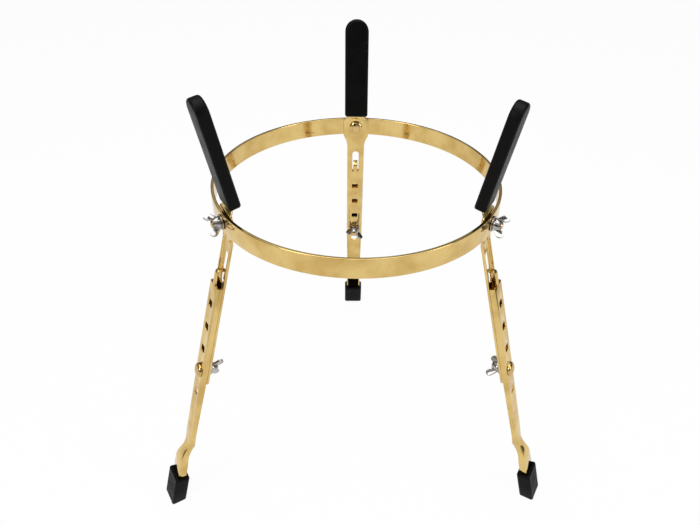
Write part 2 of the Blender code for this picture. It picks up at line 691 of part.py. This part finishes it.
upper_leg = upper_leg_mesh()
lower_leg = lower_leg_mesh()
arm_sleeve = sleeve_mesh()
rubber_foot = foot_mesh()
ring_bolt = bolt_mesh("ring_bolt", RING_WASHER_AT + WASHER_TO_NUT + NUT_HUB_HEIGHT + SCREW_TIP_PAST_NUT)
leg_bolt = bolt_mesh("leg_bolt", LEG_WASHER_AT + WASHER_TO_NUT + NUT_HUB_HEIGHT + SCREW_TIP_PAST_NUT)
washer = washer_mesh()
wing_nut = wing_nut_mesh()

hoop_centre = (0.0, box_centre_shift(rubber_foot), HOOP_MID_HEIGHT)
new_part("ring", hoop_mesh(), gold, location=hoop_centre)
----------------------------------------
**Task requirements:** Copy the material above back out, exactly as written.

**Worked answer:**
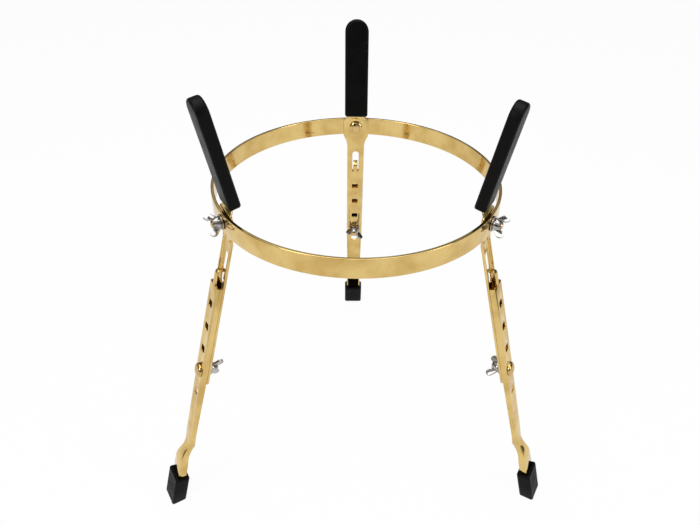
Write part 2 of the Blender code for this picture. It picks up at line 691 of part.py. This part finishes it.
upper_leg = upper_leg_mesh()
lower_leg = lower_leg_mesh()
arm_sleeve = sleeve_mesh()
rubber_foot = foot_mesh()
ring_bolt = bolt_mesh("ring_bolt", RING_WASHER_AT + WASHER_TO_NUT + NUT_HUB_HEIGHT + SCREW_TIP_PAST_NUT)
leg_bolt = bolt_mesh("leg_bolt", LEG_WASHER_AT + WASHER_TO_NUT + NUT_HUB_HEIGHT + SCREW_TIP_PAST_NUT)
washer = washer_mesh()
wing_nut = wing_nut_mesh()

hoop_centre = (0.0, box_centre_shift(rubber_foot), HOOP_MID_HEIGHT)
new_part("ring", hoop_mesh(), gold, location=hoop_centre)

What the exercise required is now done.